*** Data section ***
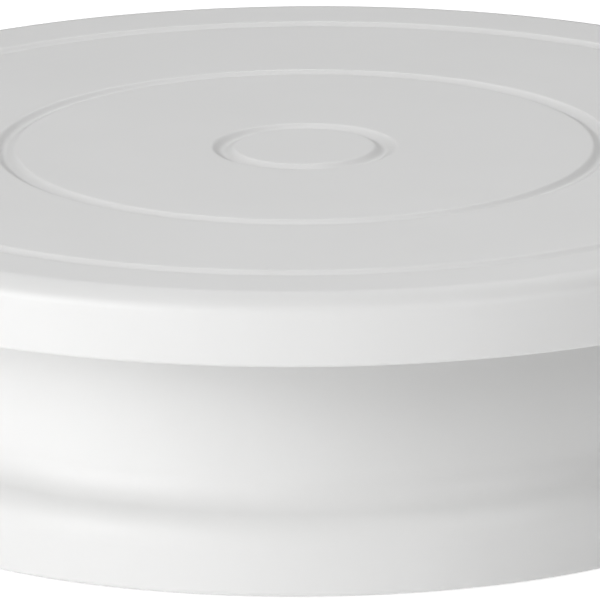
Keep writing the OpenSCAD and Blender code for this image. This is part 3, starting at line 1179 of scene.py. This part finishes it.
@dataclass
class Base:
    """The flared drum that carries the bearing, with its cover, the cover's screws and the rubber feet."""

    shop: Workshop
    track: Track = Track()
    screw: PanScrew = PanScrew()
    neck: float = 113.5
    wall: float = 3.0
    deck: float = 3.2
    deck_corner: float = 6.0
    foot_wall: float = 12.5
    flare: float = 16.5
    cove_share: float = 0.5
    toe: float = 1.5
    rib_depth: float = 14.0
    hub: float = 14.05
    hub_length: float = 24.0
    bore: float = 8.05
    boss_radius: float = 4.5
    pilot_radius: float = 1.62
    cover_screws_at: float = 107.0
    feet_at: float = 105.6
    pocket: float = 0.8
    counterbore: float = 1.5

    def side(self, offset: float, foot: float, bottom: float, steps: int) -> Array:
        """The flared side, offset inwards from the outer face, from the neck down to the foot's wall.

        The cove and the shoulder are arcs that meet on one slope; their radii add up to
        h / sin(a), where a = 2 atan(w / h) for a flare w wide and h high.

        Args:
            offset: how far in from the outer face.
            foot: radius of the foot's outer face.
            bottom: height where the foot's wall starts.
            steps: chords along each arc.

        Returns:
            The outline.
        """
        wall_top = bottom + self.foot_wall
        angle = 2 * math.degrees(math.atan((foot - self.neck) / self.flare))
        radii = self.flare / math.sin(math.radians(angle))
        cove = radii * self.cove_share
        shoulder = radii - cove
        hollow = arc((self.neck + cove, wall_top + self.flare), cove + offset, 180, 180 + angle, steps)
        over = arc((foot - shoulder, wall_top), shoulder - offset, angle, 0, steps)
        return np.vstack([hollow, over[1:]])

    def shell(self) -> None:
        """Builds the shell as one closed surface, with the screw bosses inside it."""
        foot, bottom, top = extent("base_shell")
        track, under, step = self.track, top - self.deck, self.track.channel_depth
        way_in, way_out = track.radius - track.channel, track.radius + track.channel
        ring_in, ring_out, ring_low = way_in - 3, way_out + 3, top - self.deck - step - 0.8
        low = top - self.hub_length
        deck = rounded([(self.bore, top, 0), (way_in, top, 0), (way_in, top - step, 0.4),
                        (way_out, top - step, 0.4),
                        (way_out, top, 0), (self.neck, top, self.deck_corner), (self.neck, top - 10, 0)],
                       steps=14)
        toe = arc((foot - self.toe, bottom + self.toe), self.toe, 0, -90, 8)
        outside = np.vstack([deck, self.side(0.0, foot, bottom, 18), toe])
        inside = np.vstack([
            np.array([[foot - self.wall, bottom]]), self.side(self.wall, foot, bottom, 10)[::-1],
            rounded([(self.neck - self.wall, top - 12, 0), (self.neck - self.wall, under, 3.0),
                     (ring_out, under, 0.6),
                     (ring_out, ring_low, 0.4), (ring_in, ring_low, 0.4), (ring_in, under, 0.6),
                     (self.hub, under, 0.8),
                     (self.hub, low, 0.5), (self.bore, low, 0.3), (self.bore, top, 0)])])
        first, second = spaced(outside, 9.0), spaced(np.vstack([outside[-1:], inside]), 12.0)[1:-1]
        outline = np.vstack([first, second])
        crossed = np.concatenate([np.zeros(len(first), bool), second[:, 0] > self.hub - 0.01])
        skin, boss, stand = Skin(), Skin(), Skin()
        skin.grid(Ribs(under, self.rib_depth).surface(outline, crossed), wrap_rows=True)
        wide, pilot = self.boss_radius, self.pilot_radius
        boss.lathe(rounded([(0, under + 1, 0), (wide, under + 1, 0), (wide, top - 8.5, 0.3),
                            (pilot, top - 8.5, 0.2), (pilot, top - 5, 0), (0, top - 5, 0)]), 48)
        cover_top = extent("base_cover")[1] + 3.0
        stand.lathe(rounded([(0, 33, 0), (wide, 33, 0.4), (wide, cover_top, 0.2), (pilot, cover_top, 0.1),
                             (pilot, cover_top + 9, 0), (0, cover_top + 9, 0)]), 48)
        skin.copy_round(boss, 6, track.screws_at)
        skin.copy_round(stand, 6, self.cover_screws_at, 30)
        self.shop.fit(skin.piece("drum"), "base", Slot.WHITE_PLASTIC, "base_shell")

    def cover(self) -> None:
        """Builds the cover: twelve sectors hold six foot pockets and six counterbored screw holes."""
        outer, low, high = extent("base_cover")
        top, bevel, inner, border = high - 3.0, 0.6, 94.0, outer - 2.6
        angles = ring_columns(12, 16)
        rise = [(0, top, 0)]
        for rib in (outer * 0.3, outer * 0.7):
            rise += [(rib, top, 0.3), (rib, high, 0.3), (rib + 2, high, 0.3), (rib + 2, top, 0.3)]
        rise += [(outer, top, 0.2), (outer, low, bevel), (border, low, 0)]
        skin = Skin()
        skin.grid(turned(spaced(rounded(rise), 8.0), angles))
        skin.grid(turned(spaced(np.array([[inner, low], [0, low]]), 8.0), angles))
        bore, seat = self.screw.head + 0.4, low + self.counterbore
        holes = (
            (0, self.feet_at, [(9.3, low, 0), (9.1, low, 0.15), (9.1, low + self.pocket, 0.1),
                               (0, low + self.pocket, 0)]),
            (30, self.cover_screws_at, [(bore + 0.3, low, 0), (bore, low, 0.2), (bore, seat, 0.1),
                                        (1.9, seat, 0.1), (1.9, top - 0.1, 0), (0, top - 0.1, 0)]))
        for start, middle, corners in holes:
            sector, wall = Skin(), rounded(corners)
            flat = sector_with_hole(inner, border, math.pi / 12, middle, corners[0][0], low)
            sector.grid(flat, inside_out=True)
            sector.grid(hole_wall(wall, middle))
            skin.copy_round(sector, 6, 0.0, start)
        self.shop.fit(skin.piece("cover"), "base", Slot.WHITE_PLASTIC, "base_cover")
        screws = Skin()
        screws.copy_round(self.screw.skin(12.0), 6, self.cover_screws_at, 30, seat, turned_over=True)
        self.shop.fit(screws.piece("cover_fixings"), "base", Slot.SCREW_STEEL, "cover_screws")

    def feet(self) -> None:
        """Builds the rubber feet: discs with a soft edge and a shallow dish underneath."""
        high = extent("foot_1")[2]
        pad, radius = Skin(), 9.0
        pad.lathe(spaced(rounded([(0, high, 0), (radius, high, 0.2), (radius, 0, 0.8), (6.6, 0, 0.3),
                                  (6.2, 0.35, 0.4), (0, 0.35, 0)], steps=6), 2.0), 64)
        for i in range(6):
            skin = Skin()
            skin.copy_round(pad, 1, self.feet_at, i * 60.0)
            self.shop.fit(skin.piece(f"foot_pad_{i + 1}"), "base", Slot.RUBBER, f"foot_{i + 1}")

    def build(self) -> None:
        """Builds every piece of the base."""
        self.shell()
        self.cover()
        self.feet()


# ---------------------------------------------------------------- studio


@dataclass(frozen=True)
class Lamp:
    """One soft studio light, aimed at the stand from a direction given in degrees."""

    name: str
    azimuth: float
    elevation: float
    power: float
    size: float = 1.0
    distance: float = 1.6

    def hang(self) -> None:
        """Hangs the light: azimuth 0 is in front of the stand, and 90 to its right."""
        a, e = math.radians(self.azimuth), math.radians(self.elevation)
        towards = Vector((math.cos(e) * math.sin(a), -math.cos(e) * math.cos(a), math.sin(e)))
        data = bpy.data.lights.new(self.name, "AREA")
        data.shape = "DISK"
        data.size = self.size
        data.energy = self.power
        thing = bpy.data.objects.new(self.name, data)
        thing.location = towards * self.distance + Vector((0, 0, 0.05))
        thing.rotation_euler = towards.to_track_quat("Z", "Y").to_euler()
        bpy.context.scene.collection.objects.link(thing)


@dataclass(frozen=True)
class Studio:
    """The pale floor, the soft lights and the camera."""

    elevation: float = 14.83
    roll: float = -0.39
    distance: float = 7.2
    field_width: float = 0.15349
    aim_right: float = -0.0011
    aim_up: float = -0.03936
    floor_reach: float = 8.0
    floor_colour: Colour = (0.85, 0.85, 0.85)
    ambient: float = 0.02
    floor_glow: float = 0.283
    seen_glow: float = 0.7
    lamps: tuple[Lamp, ...] = (
        Lamp("key", -50.0, 22.0, 12.1),
        Lamp("low_key", -50.0, 8.0, 6.3),
        Lamp("fill", 50.0, 35.0, 7.2),
        Lamp("back", 180.0, 40.0, 6.5),
        Lamp("overhead", 0.0, 88.0, 6.1),
    )

    def floor(self) -> None:
        """Lays a plain pale floor, which glows a little and can be seen through from underneath."""
        mesh = bpy.data.meshes.new("floor")
        corner = np.array([[-1, -1, 0], [1, -1, 0], [1, 1, 0], [-1, 1, 0]], float) * self.floor_reach
        mesh.from_pydata(corner.tolist(), [], [(0, 1, 2, 3)])
        material = bpy.data.materials.new("pale_floor")
        material.use_nodes = True
        nodes, fixed = Nodes(material.node_tree), material.node_tree.nodes
        shader = fixed["Principled BSDF"]
        seen = nodes.add("LightPath").outputs["Is Camera Ray"]
        glow = nodes.ramp(seen, 0.0, 1.0, self.floor_glow, self.seen_glow)
        nodes.feed(shader, {"Base Color": (*self.floor_colour, 1), "Roughness": 0.8,
                            "Specular IOR Level": 0.1, "Emission Color": (1, 1, 1, 1),
                            "Emission Strength": glow})
        under = nodes.add("NewGeometry").outputs["Backfacing"]
        clear = nodes.add("BsdfTransparent").outputs[0]
        mixed = nodes.add("MixShader", {0: under, 1: shader.outputs[0], 2: clear})
        nodes.feed(fixed["Material Output"], {"Surface": mixed.outputs[0]})
        mesh.materials.append(material)
        thing = bpy.data.objects.new("floor", mesh)
        bpy.context.scene.collection.objects.link(thing)

    def sky(self) -> None:
        """Gives the world an even white that is seen full and lights the stand only faintly."""
        world = bpy.data.worlds.new("soft_box")
        world.use_nodes = True
        nodes = Nodes(world.node_tree)
        seen = nodes.add("LightPath").outputs["Is Camera Ray"]
        strength = nodes.ramp(seen, 0.0, 1.0, self.ambient, 1.0)
        nodes.feed(world.node_tree.nodes["Background"], {"Color": (1, 1, 1, 1), "Strength": strength})
        bpy.context.scene.world = world

    def camera(self, top: float) -> None:
        """Sets up the camera in front of the stand, turned a little about its own line of sight.

        Args:
            top: the height of the plate's top, in metres.
        """
        e = math.radians(self.elevation)
        back = Vector((0, -math.cos(e), math.sin(e)))
        turn = Matrix.Rotation(math.radians(self.roll), 3, back)
        right = turn @ Vector((1, 0, 0))
        up = back.cross(right)
        aim = Vector((0, 0, top)) + right * self.aim_right + up * self.aim_up
        data = bpy.data.cameras.new("camera")
        data.sensor_width = 36.0
        data.lens = 36.0 * self.distance / self.field_width
        data.clip_start, data.clip_end = 0.5, 40.0
        thing = bpy.data.objects.new("camera", data)
        place = Matrix((right, up, back)).transposed().to_4x4()
        place.translation = aim + back * self.distance
        thing.matrix_world = place
        bpy.context.scene.collection.objects.link(thing)
        bpy.context.scene.camera = thing

    def build(self, top: float) -> None:
        """Lays the floor, hangs the lights and sets up the camera.

        Args:
            top: the height of the plate's top, in metres.
        """
        self.floor()
        self.sky()
        for lamp in self.lamps:
            lamp.hang()
        self.camera(top)
        bpy.context.scene.view_settings.view_transform = "Standard"


def corners(bounds: tuple) -> list[list[float]]:
    """The two corners of a box as plain lists.

    Args:
        bounds: the box's lowest and highest corners.

    Returns:
        The same corners as lists of numbers.
    """
    return [[float(x) for x in corner] for corner in bounds]


def main() -> None:
    """Builds the stand sub-assembly by sub-assembly, then the studio round it."""
    logging.basicConfig(level=logging.INFO, format="%(name)s: %(message)s")
    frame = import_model()
    shop = Workshop(frame, Palette())
    shop.dress_the_rest()
    for part in (Plate(shop), Bearing(shop), Spindle(shop), Base(shop)):
        part.build()
        LOG.info("%s done", type(part).__name__)
    Studio().build(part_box("top_plate")[1].z)


if __name__ == "__main__":
    main()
***
Only the lines from the start of the data to the line holding "flared drum that" are wanted; return them exactly, both ends included.

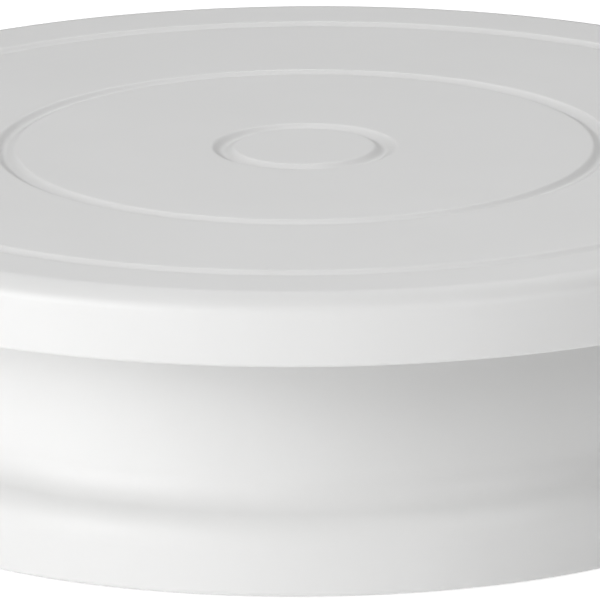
Keep writing the OpenSCAD and Blender code for this image. This is part 3, starting at line 1179 of scene.py. This part finishes it.
@dataclass
class Base:
    """The flared drum that carries the bearing, with its cover, the cover's screws and the rubber feet."""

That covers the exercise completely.